While so far I have attempted to justify my thoughts, basing them in science and logic, that is because all of this has been a philosophy of how things are (the domain of science) rather than of how things should be (the domain of religion). What follows now I pretend no justification for, no reasoning in the material, rational universe. Because what follows is what I view as my purpose -- and as I stated, their is no purpose to be found from the material, rational universe. Okay. Ready?

To me, God represents infinite understanding, infinite faith, and infinite mercy, though I use each of those terms (like God) with a meaning related to but distinct from the common understanding of them. By infinite understanding, while I also refer to science and logic and philosophy, I most especially refer to the understanding of other people. Psychology, in a way, but basically why we do what we do, our motivations from base instincts to conscious goals to supposed higher purposes. By infinite faith, I mean believing in ourselves, each other, and humanity in general (but not God), that we can achieve our goals. This is not blind faith, however; it is faith given with the understanding that as parts of the material, non-absolute universe, we are inherently flawed and fallible, and that we, like all other entities in the universe, will eventually, fall, be corrupted, and die. By infinite mercy, I mean that when we give our faith with the understanding that we will fail, we forgive -- ourselves, each other, and humanity in general -- for doing so.

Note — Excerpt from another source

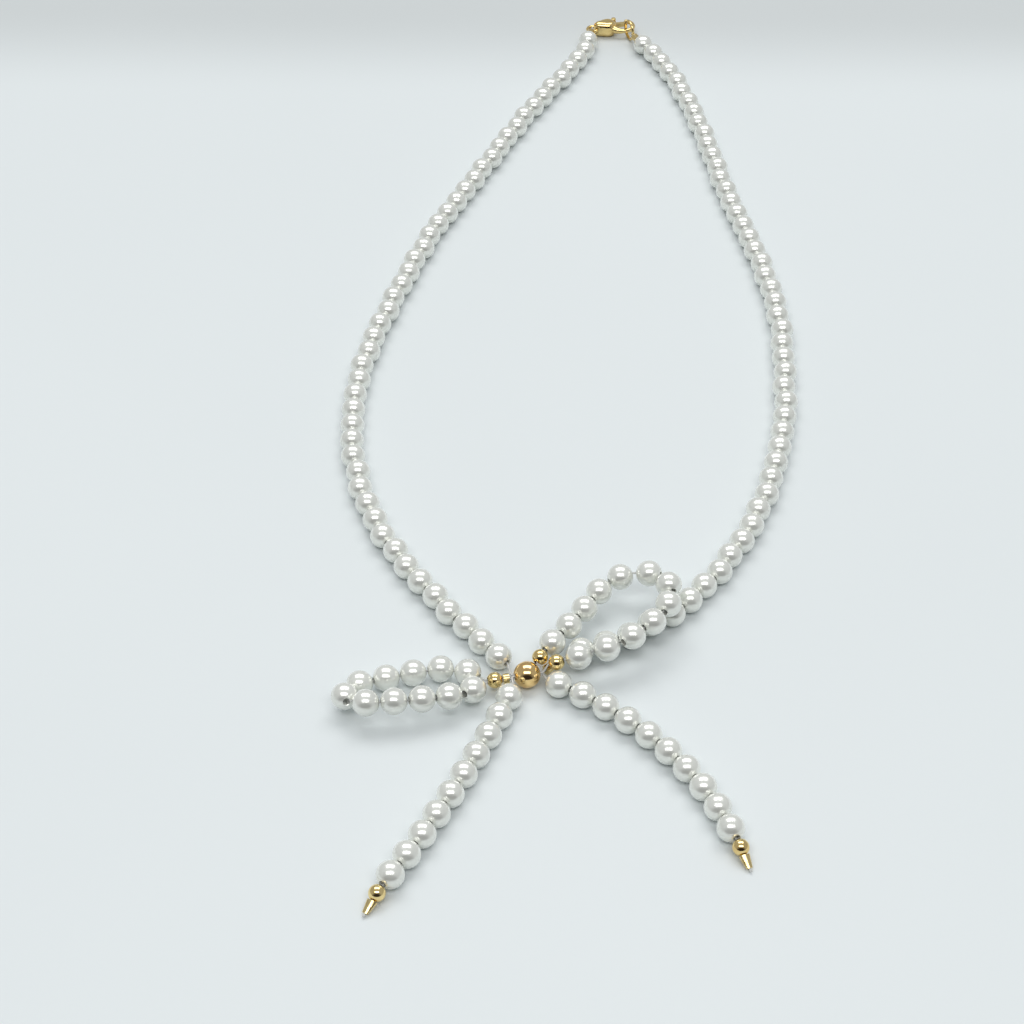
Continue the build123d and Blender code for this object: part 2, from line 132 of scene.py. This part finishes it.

This theology is somewhat recursive -- when we fail to achieve this purpose (due to it being an unachievable absolute), it asks us to forgive ourselves for failing it -- but I see that as a strength of it.

I should also note that I would define love -- or at least agape, the Greek term Christians occasionally try to monopolize -- as this interpretation of understanding, faith, and mercy, and thus to me God is (infinite) love, as the Christians state.